In the Act phase, if the AI classifies the threat as CRITICAL with confidence above 0.8, the workflow autonomously calls the bridge's pause() function on-chain via EVMClient engaging the circuit breaker before any additional funds can be drained.
SentinelBridge is designed to detect six distinct attack vectors: flash loan exploits, stealth (slow-drip) drains, governance key compromises, forged proof submissions, oracle lag arbitrage, and coordinated mass withdrawals. A companion Next.js dashboard provides real-time visualization of bridge health, an emergency manual kill switch, and an interactive demo controller that lets users simulate each attack scenario against a live local blockchain.

SentinelBridge is built around the Chainlink Runtime Environment (CRE) as its foundational layer, enabling secure, decentralized, and consensus-driven execution across Chainlink nodes. The entire monitoring and response logic lives in a single, tamper-resistant workflow developed with the @chainlink/cre-sdk (TypeScript). This workflow combines scheduled automation, on-chain interaction, external intelligence, and automated action all running in a serverless, decentralized manner.
The process begins with CronCapability, which triggers the workflow reliably every 60 seconds. On each run, EVMClient securely reads five essential state variables directly from the bridge contract:

• Source reserves
• Destination reserves
• Locked amount
• Risk ratio
• Pause status
  These values are fetched via consensus-verified callContract() calls. The raw byte responses are decoded (typically converting hex to BigInt for precise calculations) before being passed to the evaluation stage.

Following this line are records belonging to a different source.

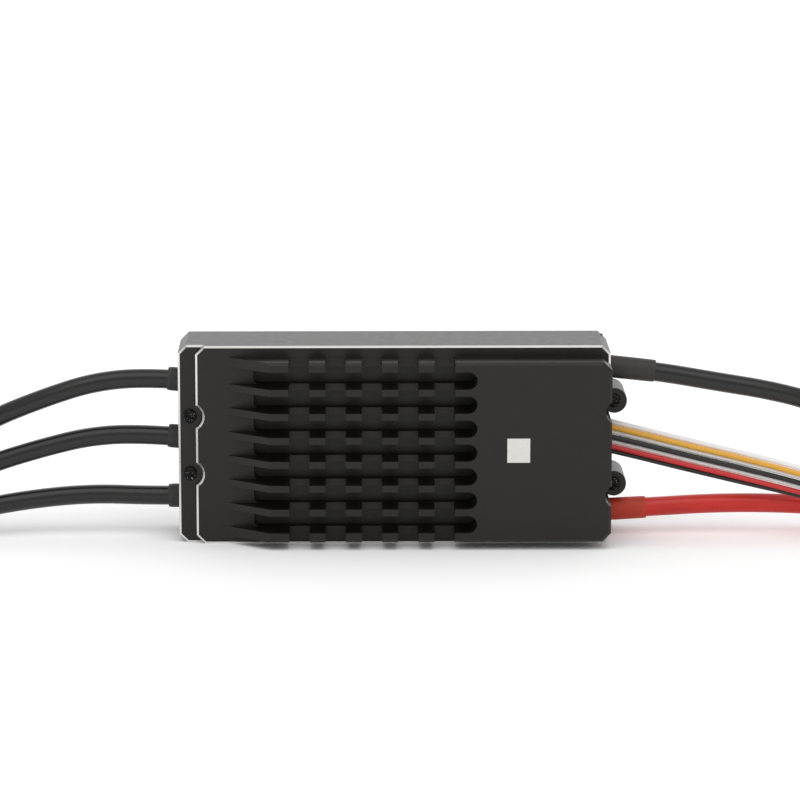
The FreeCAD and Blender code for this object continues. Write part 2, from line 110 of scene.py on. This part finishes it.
# Centre lines in millimetres, from inside the case to the plug
LEAD_ROUTES = {
    "motor_a": [(-56.0, 4.6, 44.6), (-71.5, 4.6, 45.9), (-87.5, 4.7, 44.7), (-103.0, 5.0, 39.6),
                (-118.5, 6.6, 33.0), (-132.5, 9.4, 24.0), (-144.5, 12.2, 13.2), (-157.5, 14.2, 5.6),
                (-171.0, 14.8, 3.75), (-184.0, 14.9, 3.75)],
    "motor_b": [(-56.0, 4.6, 28.0), (-71.8, 4.6, 29.4), (-88.0, 4.6, 29.1), (-104.0, 4.4, 25.2),
                (-120.0, 4.0, 20.2), (-136.0, 3.5, 12.8), (-153.0, 3.1, 6.6), (-171.0, 2.9, 3.75),
                (-188.0, 2.8, 3.75)],
    "motor_c": [(-56.0, 4.6, 11.5), (-71.8, 4.6, 11.4), (-88.0, 4.5, 12.1), (-104.0, 4.0, 10.9),
                (-120.0, 2.0, 8.6), (-136.0, -1.6, 5.8), (-153.0, -5.2, 4.2), (-171.5, -8.0, 3.75),
                (-189.0, -8.8, 3.75)],
    "battery_negative": [(54.5, 4.6, 49.3), (71.5, 4.6, 47.4), (89.0, 4.7, 44.3), (105.0, 5.0, 41.6),
                         (119.0, 6.4, 37.6), (131.0, 9.0, 29.4), (141.0, 11.6, 19.4),
                         (151.5, 13.8, 10.4), (163.0, 15.4, 4.7), (174.5, 16.0, 3.75),
                         (185.0, 16.2, 3.75)],
    "battery_positive": [(54.5, 4.6, 6.9), (71.0, 4.6, 7.8), (88.0, 4.7, 8.8), (105.0, 5.0, 8.8),
                         (122.0, 5.5, 7.8), (139.0, 6.1, 5.5), (156.0, 6.6, 4.1), (173.5, 6.8, 3.75),
                         (190.5, 6.7, 3.75)],
}
EXIT_SLEEVE_RADIUS = {"motor": 3.4 * MM, "battery": 3.2 * MM}
SLEEVE_REACH = {"motor_a": 4.0 * MM, "motor_b": 4.0 * MM, "motor_c": 4.0 * MM,
                "battery_negative": 14.2 * MM, "battery_positive": 12.0 * MM}

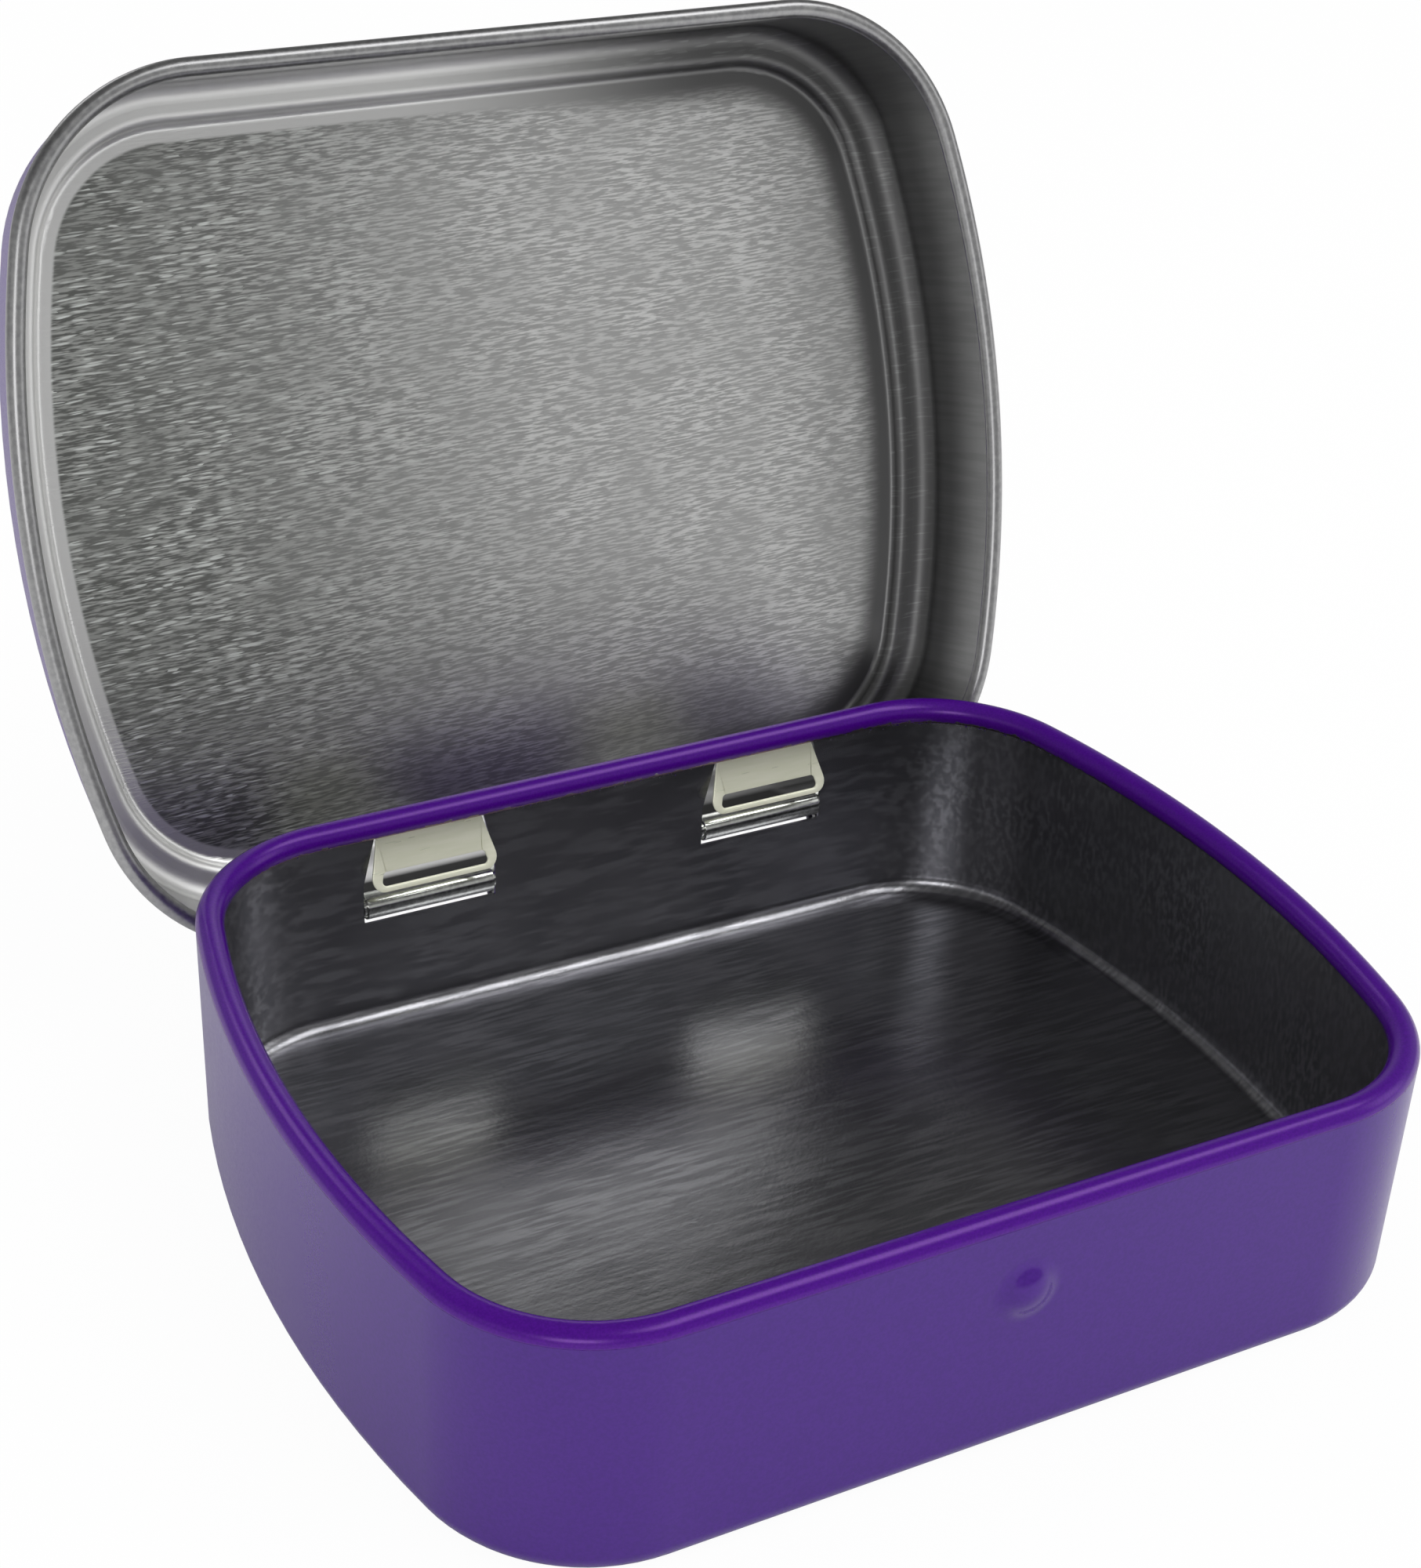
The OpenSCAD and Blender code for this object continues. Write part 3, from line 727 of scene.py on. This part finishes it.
# lamps, with places and sizes in m and power in W
lamps = [
    dict(name="highSoft", at=(0.27, -0.23, 0.62), size=(0.55, 0.24), power=1.4),
    dict(name="frontSoft", at=(-0.38, -0.60, 0.28), size=(0.30, 0.20), power=0.8),
    dict(name="backSoft", at=(-0.17, 0.62, 0.52), size=(0.40, 0.18), power=0.5),
    dict(name="leftSoft", at=(-0.66, -0.16, 0.22), size=(0.30, 0.30), power=0.05),
    dict(name="rightSoft", at=(0.62, -0.28, 0.26), size=(0.30, 0.40), power=0.4)]
target = Vector((0, 0.01, 0.02))
for lamp in lamps:
    light = bpy.data.lights.new(lamp["name"], "AREA")
    light.shape = "RECTANGLE"
    light.size, light.size_y = lamp["size"]
    light.energy = lamp["power"]
    holder = bpy.data.objects.new(lamp["name"], light)
    holder.location = lamp["at"]
    holder.rotation_euler = (target - holder.location).to_track_quat("-Z", "Y").to_euler()
    scene.collection.objects.link(holder)

# camera from the photograph's perspective: angles in degrees, place in mm, clip in m, and lens, centre
# and picture in picture points
shot = dict(azimuth=26.6, elevation=30.181, roll=1.471, place=(-96.338, -158.189, 145.985),
            lens=3311.85, centre=(785.02, 1015.95), picture=(1813, 2000), sensor=36.0, clip=(0.01, 20))


def makeCamera(look):
    around, down, roll = (math.radians(look[key]) for key in ("azimuth", "elevation", "roll"))
    ahead = Vector((math.sin(around) * math.cos(down), math.cos(around) * math.cos(down), -math.sin(down)))
    level = Vector((math.cos(around), -math.sin(around), 0))
    above = level.cross(ahead)
    right = level * math.cos(roll) + above * math.sin(roll)
    up = above * math.cos(roll) - level * math.sin(roll)
    turn = Matrix((right, up, -ahead)).transposed().to_4x4()
    data = bpy.data.cameras.new("photoCamera")
    wide, high = look["picture"]
    data.sensor_width = look["sensor"]
    data.lens = look["lens"] / high * look["sensor"]
    data.shift_x = (wide / 2 - look["centre"][0]) / high
    data.shift_y = (look["centre"][1] - high / 2) / high
    data.clip_start, data.clip_end = look["clip"]
    camera = bpy.data.objects.new("photoCamera", data)
    camera.matrix_world = Matrix.Translation(Vector(look["place"]) * mm) @ turn
    scene.collection.objects.link(camera)
    scene.camera = camera


makeCamera(shot)
scene.view_settings.view_transform = "Standard"
print("stage built")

  The risk engine — a focused 315-line custom module then computes a multi-dimensional health score using three weighted dimensions:
• Liquidity Velocity (35%) — tracks the speed and direction of fund movements to detect abnormal outflows.
• Standard Deviation Anomaly (45%) — identifies statistical outliers in reserve changes that deviate from historical norms.
• Oracle Drift (20%) — measures discrepancies or delays in price feeds that could indicate manipulation.
  Immediate CRITICAL flags are raised for severe red flags such as governance changes or invalid proofs, ensuring high-severity events bypass normal scoring.
  To bring intelligent pattern recognition into the loop, the aggregated telemetry is sent via HTTPClient to Groq's LLaMA-3.1-8B-instant model. The model returns a structured JSON response that includes:
• Suspected attack pattern (e.g., flash loan, stealth drain, governance hijack)
• Confidence score (0.0–1.0)
• Recommended action
  For added robustness in API routes (e.g., dashboard backend), a custom HTTPS client enforces TLS 1.2, disables keep-alive connections, and applies exponential backoff retries (up to three attempts).
  If the AI confidence is ≥ 0.8 and the risk classification is CRITICAL, the workflow automatically encodes and submits a pause() transaction using EVMClient, instantly activating the circuit breaker on the bridge contract. The complete workflow is compiled to WASM via a custom tsconfig.workflow.json and deployed through cre.yaml to run on the Chainlink CVM runtime.
  On the user-facing side, a modern frontend provides full visibility and control:
• Built with Next.js 15 (App Router) + React 19
• Styled with Tailwind CSS in a clean glass-morphism aesthetic
• Features live bridge metrics, real-time risk scores, AI classification logs, an emergency manual kill switch, and an interactive demo controller
  For demonstration and testing, we developed seven reusable Hardhat scripts that simulate the six targeted attack vectors (plus one combined scenario). Each script includes a complete reset routine unpausing the bridge, clearing attack flags, and restoring reserves so the demo remains reliable across repeated executions.
  Underpinning everything is SourceBridge.sol (Solidity 0.8.20), a representative smart contract that includes:
• Reserve tracking logic
• Built-in circuit breaker (pause() / unpause())
• Helper functions to inject realistic attack behaviors for simulation
  This combination of Chainlink's decentralized automation, Groq's high-speed AI inference, a tuned heuristic risk engine, and a clean modern interface creates a practical, production-grade prototype that moves bridge security from after-the-fact recovery to proactive, real-time prevention—one of the most vulnerable attack surfaces in DeFi.